Di tengah gempuran jadwal harian yang penuh sesak dan tekanan hidup modern, ada satu cara sederhana yang sering diabaikan untuk menikmati hari libur: tidur sambil malas-malasan.
Ungkapan populer ini menjadi sorotan ketika pengguna X, @fverocious, menyampaikan pandangannya pada sebuah postingan berisi, "Tidur sambil bermalas-malasan adalah perayaan mencintai hari libur dengan cara yang paling sederhana."
Sebuah kalimat sederhana yang ternyata menggambarkan sesuatu yang jauh lebih mendalam---filosofi tentang pentingnya istirahat dalam kehidupan masyarakat Indonesia.
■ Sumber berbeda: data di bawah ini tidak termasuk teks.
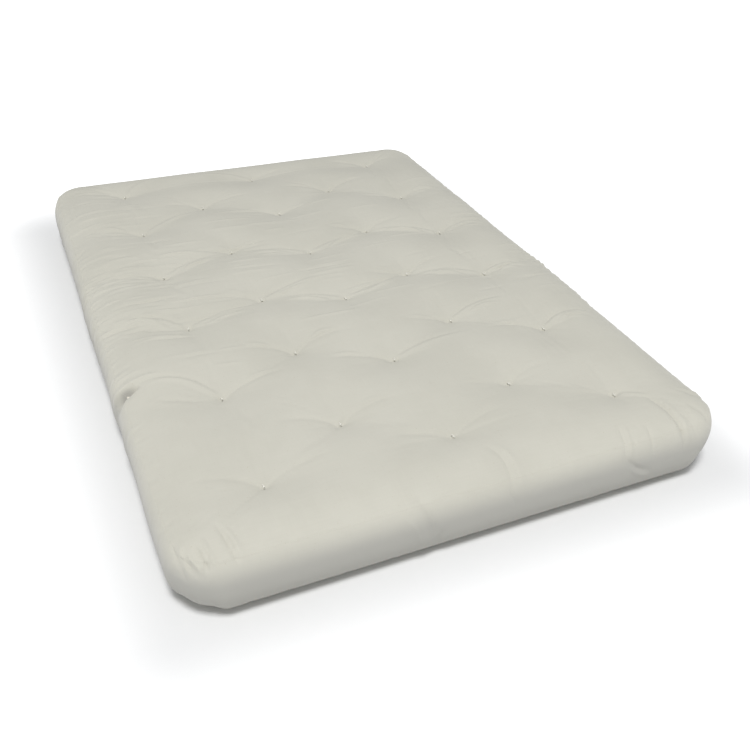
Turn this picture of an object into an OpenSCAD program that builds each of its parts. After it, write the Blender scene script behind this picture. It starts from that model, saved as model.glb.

Tidur, dalam konteks ini, bukan hanya aktivitas fisik untuk memulihkan tenaga, tetapi juga sebuah penghormatan pada waktu luang yang kadang terasa langka.
Pada hari-hari libur nasional yang sering kali disambut dengan gegap gempita, ada keindahan sederhana dalam menikmati ketenangan di rumah tanpa rasa bersalah.
Bukankah ini juga bentuk perayaan? Seperti seorang penyair yang memilih diam untuk menikmati bait yang telah ditulis, begitu pula dengan mereka yang memilih tidur sebagai cara untuk menghormati hari-hari libur.
Di Indonesia, budaya istirahat memiliki makna yang unik. Ketika pemerintah menetapkan 27 hari libur nasional di tahun 2025, banyak masyarakat yang menyambut dengan suka cita.
Namun, tak sedikit yang memilih untuk tetap tinggal di rumah daripada bepergian ke tempat wisata. Ini bukan karena mereka malas, tetapi lebih pada penghormatan terhadap konsep waktu berkualitas yang dihabiskan tanpa tekanan atau rencana besar.
Seperti yang pernah dikatakan oleh seorang teman dalam leluconnya, "Kalau libur kerja itu kesempatan jadi kasurpreneur, pemilik bisnis rebahan yang fokus pada profit ketenangan."
Dalam kehidupan masyarakat Indonesia, konsep ini juga mencerminkan pentingnya memahami harmoni antara kerja keras dan waktu istirahat.